Threatened asset: prestige, rank, credibility, influence
Status fear centers on social standing. People with this fear generally feel they belong, but worry about losing credibility, authority, or influence.
Common patterns include:
Image management
Avoiding visible mistakes
Discomfort showing uncertainty
Avoidance of accountability
Defensiveness when challenged
This fear is about position. It’s especially common in senior roles where evaluation is constant and public, and where mistakes feel disproportionately costly.
Control and Uncertainty Fear: "What if I can't control the outcome?"
Threatened asset: predictability, stability, safety
Some people are energized by not having all the answers and navigating through uncertainty. Others find it deeply destabilizing.
This fear shows up as:
Micromanaging
Analysis paralysis
Difficulty delegating
Resistance to experimentation.
The threat here is not social. It’s unpredictability. This is the fear of leading without a map.
When Fears Travel Together: Paired Subtypes
While some people will have a clear primary fear, many of us experience pairings. Two fear systems that activate together and produce consistent behavioral patterns. These pairings don’t represent new fears. They explain how fear shapes behavior over time.
Across founders, executives, and senior leaders, I see three paired patterns appear again and again.
Paired Subtype #1: The Over-Functioning Protector: (Worthiness Fear × Belonging Fear)
The Over-Functioning Protector emerges when worthiness fear (“Am I allowed to need?) interests with belonging fear (“Will this cost me connection?). The internal logic is quiet but powerful: If I don’t ask for anything, I won’t burden anyone and the relationship will stay intact.
People in this pattern often pride themselves on being capable, reliable, and easy to work with. They anticipate needs before they’re named. They absorb ambiguity, smooth over gaps, and quietly compensate when those around them fall short. On the outside, they look strong. On the inside, they’re often falling apart.

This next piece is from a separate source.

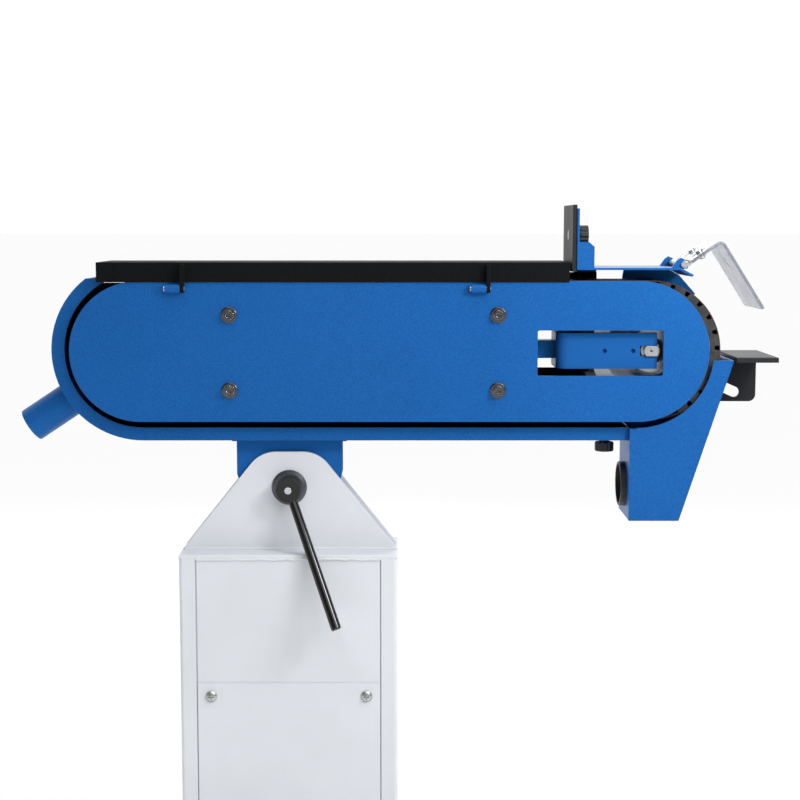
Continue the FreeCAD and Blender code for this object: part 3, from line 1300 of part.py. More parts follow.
def build_motor():
    start = FRAME_BACK_Y
    shield_depth = 14.0
    bore = 17.5
    seat_radius = 26.05
    spigot_radius = 65.0
    spigot_y = -S.frame_sheet + 0.5
    outline = [(bore, -10), (bore, 22), (60, 22), (60, shield_depth), (S.motor_flange_radius, shield_depth),
               (S.motor_flange_radius, 0), (spigot_radius, 0), (spigot_radius, spigot_y), (30, spigot_y),
               (26, -10)]
    front = turned("motor_front_blank", outline, (DRIVE_X, start, WHEEL_Z), "Y")
    holes = []
    for number, (x, z) in enumerate(motor_bolt_places()):
        holes.append(rod("motor_flange_hole_{}".format(number), 5.1, 30, (x, start - 5, z), "Y"))
    seat = rod("motor_front_seat", seat_radius, 15.2, (DRIVE_X, start + 6.9, WHEEL_Z), "Y")
    node(cut("motor_front_shield", front, holes + [seat]), "motor_front_shield")

    bolts = []
    for number, (x, z) in enumerate(motor_bolt_places()):
        bolts.append(hex_bolt("motor_bolt_{}".format(number), 5, 16, 5.6, 17.5, (x, FRAME_Y, z), "Y"))
    node(group("motor_bolts", bolts), "motor_bolts")

    body_start = start + shield_depth
    build_motor_housing(body_start)
    rear = body_start + S.motor_length
    back = turned("motor_rear_shield", [(bore, 0.1), (bore, 4), (30, 4), (30, 9), (S.motor_radius - 1, 9),
                                        (S.motor_radius - 1, 0), (60, 0), (60, -14), (seat_radius, -14),
                                        (seat_radius, 0.1)],
                  (DRIVE_X, rear, WHEEL_Z), "Y")
    node(back, "motor_rear_shield")
    build_rotor(start, body_start, rear)
    build_fan_cover(rear + 9)
    build_terminal_box(body_start)


def build_motor_housing(start):
    body = doc.addObject("PartDesign::Body", "housing_body")
    ring = body.newObject("PartDesign::Pad", "housing_ring")
    ring.Profile = circle_sketch(body, "housing_circles", "XZ",
                                 [(Size(0), Size(0), S.motor_radius),
                                  (Size(0), Size(0), S.motor_radius - 6)])
    bind(ring, "Length", S.motor_length)
    ring.Reversed = True
    fin = body.newObject("PartDesign::Pad", "housing_fin")
    fin.Profile = outline_sketch(body, "fin_outline", "XZ",
                                 [(-1.6, S.motor_radius - 1), (1.6, S.motor_radius - 1),
                                  (1.0, S.motor_radius + 12),
                                  (-1.0, S.motor_radius + 12)])
    bind(fin, "Length", S.motor_length)
    fin.Reversed = True
    body.Tip = fin
    doc.recompute()
    ring_pattern(body, "housing_fins", fin, fin.Profile[0], Size(32))
    doc.recompute()
    place(body, DRIVE_X, start, WHEEL_Z)
    pad_x = DRIVE_X + S.motor_radius - 6
    seat = box("terminal_seat", (pad_x + 2, start + 40, WHEEL_Z - 46),
               (pad_x + 30, start + 150, WHEEL_Z + 46))
    bore = rod("housing_bore", S.motor_radius - 6, S.motor_length, (DRIVE_X, start, WHEEL_Z), "Y")
    node(cut("motor_housing_cast", fuse("housing_with_seat", [body, seat]), [bore]), "motor_housing")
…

What makes this pattern so durable is it’s often rewarded. Startups value people who “just handle it.” Teams lean on them. Leaders trust them. Over time, though, the cost accumulates. Needs go unspoken. Resentment creeps in. Burnout isn’t caused by the workload itself, but by the fear that asking would threaten connection.

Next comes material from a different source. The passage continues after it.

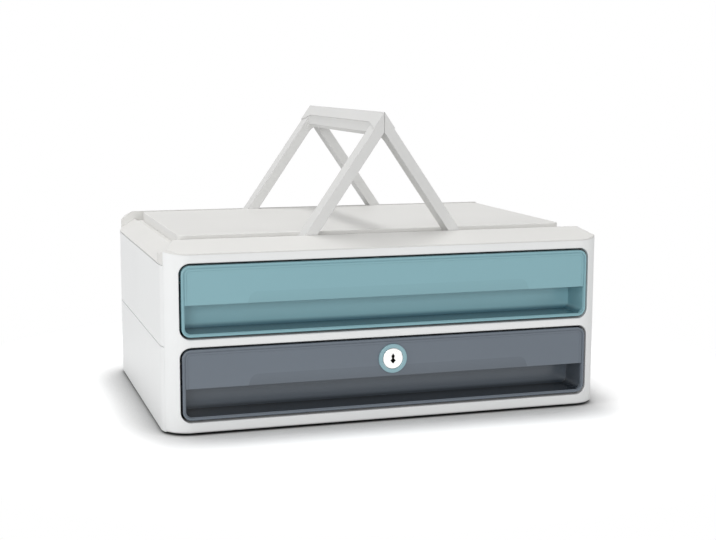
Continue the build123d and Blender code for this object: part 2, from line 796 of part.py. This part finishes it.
def drawer_tray(opening_z):
    """Open tray with a side rib and a stop tab on each side, cut away over the scoop."""
    bottom = tray_bottom(opening_z)
    top = opening_z + opening_height - tray_top_gap
    notch_top = opening_z + scoop_lip + scoop_wall + ledge_clearance
    rear_y = y_rear - tray_rear_gap
    middle_y = (plate_rear_y + rear_y) / 2
    rib_z = rib_bottom(opening_z)
    riser_rear_y = scoop_shell_rear_y + tray_wall
    with BuildPart() as tray:
        with BuildSketch(Plane.XY.offset(bottom)) as plan:
            with Locations((0, middle_y)):
                Rectangle(2 * tray_half_width, rear_y - plate_rear_y)
            fillet(plan.vertices().group_by(Axis.Y)[-1], tray_corner_radius)
        extrude(amount=top - bottom)
        # Room for papers: down to the floor behind the riser, and over the scoop.
        inner_radius = tray_corner_radius - tray_wall
        with BuildSketch(Plane.XY.offset(bottom + tray_floor)) as hollow:
            with Locations((0, (riser_rear_y + rear_y - tray_wall) / 2)):
                Rectangle(2 * (tray_half_width - tray_wall), rear_y - tray_wall - riser_rear_y)
            fillet(hollow.vertices().group_by(Axis.Y)[-1], inner_radius)
        extrude(amount=top - bottom, mode=Mode.SUBTRACT)
        add(box_between((-tray_half_width + tray_wall, tray_half_width - tray_wall),
                        (plate_rear_y, riser_rear_y), (notch_top, top)), mode=Mode.SUBTRACT)
        add(box_between((-tray_half_width, tray_half_width),
                        (plate_rear_y, scoop_shell_rear_y), (bottom, notch_top)),
            mode=Mode.SUBTRACT)
        for side in (-1, 1):
            side_x = side * tray_half_width
            rib_x = side * (tray_half_width + rib_reach)
            tab_x = side * (tray_half_width + runner_upper_gap - runner_clearance)
            add(box_between((min(side_x, rib_x), max(side_x, rib_x)),
                            (y_at(runner_start), rib_end_y), (rib_z, rib_z + rib_thickness)))
            tab_top = rib_z + rib_thickness + runner_clearance + runner_flange + stop_rise
            add(box_between((min(side_x, tab_x), max(side_x, tab_x)),
                            (tab_front_y, rib_end_y), (rib_z + rib_thickness, tab_top)))
        screw_z = bottom + front_screw_height
        with BuildSketch(Plane.XZ.offset(-riser_rear_y)):
            with Locations(*[(x, screw_z) for x in front_screw_x]):
                Circle(screw_radius + screw_hole_clearance)
        extrude(amount=tray_wall, mode=Mode.SUBTRACT)
    return tray.part


def front_screws(opening_z):
    """Four screws from inside the tray into the scoop's back wall."""
    screw_z = tray_bottom(opening_z) + front_screw_height
    head_y = scoop_shell_rear_y + tray_wall
    with BuildPart() as fasteners:
        with Locations(*[(x, head_y, screw_z) for x in front_screw_x]):
            add(screw(tray_wall + front_screw_reach), rotation=(90, 0, 0))
    return fasteners.part


def runner(opening_z, side):
    """Channel on the casing's side wall that carries one rib of the tray."""
    rib_z = rib_bottom(opening_z)
    lower_top = rib_z - runner_clearance
    upper_bottom = rib_z + rib_thickness + runner_clearance
    upper_top = upper_bottom + runner_flange
    web_x = inner_half - runner_web
    flange_x = tray_half_width + runner_clearance
    upper_x = tray_half_width + runner_upper_gap
    with BuildPart() as channel:
        with BuildSketch(Plane.XZ.offset(-y_at(runner_start))):
            with BuildLine():
                Polyline(
                    (side * inner_half, rib_z - runner_drop),
                    (side * inner_half, upper_top),
                    (side * upper_x, upper_top),
                    (side * upper_x, upper_bottom),
                    (side * web_x, upper_bottom),
                    (side * web_x, lower_top),
                    (side * flange_x, lower_top),
                    (side * flange_x, lower_top - runner_flange),
                    (side * web_x, lower_top - runner_flange),
                    (side * web_x, rib_z - runner_drop),
                    close=True,
                )
            make_face()
        extrude(amount=-runner_length)
        lug_x = sorted((side * flange_x, side * upper_x))
        add(box_between(lug_x, (lug_rear_y - stop_length, lug_rear_y),
                        (upper_bottom, upper_top)))
        for place in runner_screw_places:
            with BuildSketch(Plane.YZ.offset(side * web_x)):
                with Locations((y_at(place), rib_z - runner_screw_drop)):
                    Circle(screw_radius + screw_hole_clearance)
            extrude(amount=side * runner_web, mode=Mode.SUBTRACT)
    return channel.part


for level_name, opening_z in (("lower", lower_opening_z), ("upper", upper_opening_z)):
    with_lock = level_name == "lower"
    finish(drawer_front(opening_z, with_lock), level_name + "_drawer_front")
    finish(drawer_tray(opening_z), level_name + "_drawer_tray")
    finish(front_screws(opening_z), level_name + "_front_screws")
    for side_name, side in (("left", -1), ("right", 1)):
        finish(runner(opening_z, side), level_name + "_" + side_name + "_runner")

with BuildPart() as runner_screws:
    for opening_z in (lower_opening_z, upper_opening_z):
        screw_z = rib_bottom(opening_z) - runner_screw_drop
        for side in (-1, 1):
            head_x = side * (inner_half - runner_web)
            with Locations(*[(head_x, y_at(place), screw_z) for place in runner_screw_places]):
                add(screw(runner_web + runner_screw_reach), rotation=(0, side * 90, 0))
finish(runner_screws.part, "runner_screws")

# ================================================================ lock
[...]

People with this combined fear system usually played the same role in their family systems. They often have known this way of being their entire lives. Their issues don’t stem from a lack of assertiveness. It’s a deeply relational form of protection.
Paired Subtype #2: The Polished Performer (Competence Fear x Status Fear)
Other people respond to fear by tightening control. The Polished Performer forms when competence fear (“Can I do this well?”) pairs with status fear (“What will this do to how I’m seen?”). Here, the internal bargain sounds like: If I execute flawlessly, I won’t lose credibility.
This pattern shows up most clearly in high-visibility roles: executives, founders, public-facing leaders. This comes up where performance is inseparable from reputation. These are often highly capable people, yet their anxiety increases as visibility rises. They prepare extensively, avoid showing work-in-progress, and feel most unsettled when outcomes are uncertain and public.
What’s important to understand is that this fear isn’t about doing poor work. It’s about being seen doing imperfect work. Mistakes feel risky not because they indicate incompetence, but because they threaten standing.
The Polished Performer often looks calm, composed, and impressive. Internally, they may feel under constant pressure to maintain the image that protects them. Over time, this can lead to rigidity, less experimentation, less learning, and a shrinking tolerance for uncertainty.
This pattern explains why confidence doesn’t always increase with seniority and why courage at this level often means being seen before everything is polished.
Paired Subtype #3: The Quiet Accomodator (Belonging Fear x Status Fear)
A third pattern doesn’t show up as overwork or perfectionism. It shows up as silence. The Quiet Accommodator emerges when belonging fear pairs with status fear. The unspoken calculation here is: If I don’t disrupt the system or challenge the hierarchy, I’ll stay safe.
People in this pattern are often perceptive, thoughtful, and capable. They read the room well. They understand the politics, the power dynamics, the unspoken rules. And so they choose restraint. They hold back dissenting views. They wait for the “right moment” that never quite comes. They prioritize harmony and self-protection over voice.
Over time, this can lead to a painful experience of invisibility. Not because they lack ideas, but because expressing them feels risky to both belonging and standing. This pattern is especially common among underrepresented leaders, but it’s not limited to them. Any environment that subtly punishes disruption can produce Quiet Accommodators.
What’s striking is that this fear doesn’t feel dramatic. It feels practical. Reasonable. Polite. And yet its cost is significant. Not just to the individual, but to the system that never fully benefits from their insight.
Why These Patterns Matter
These paired subtypes help explain why telling people to “be more confident” or “just speak up” rarely works. Each pattern represents an intelligent adaptation to perceived risk. People aren’t avoiding courage. They’re protecting something that feels essential: connection, credibility, belonging, or safety.
The same person who feels fearless navigating uncertainty in one context may feel immobilized in another. It’s not because they lack courage, but because a different fear system is active.
Understanding these patterns is not about fixing them. It’s about recognizing them.
Because courage doesn’t begin with action. It begins with naming what you’re protecting and deciding, consciously, whether that protection still serves you.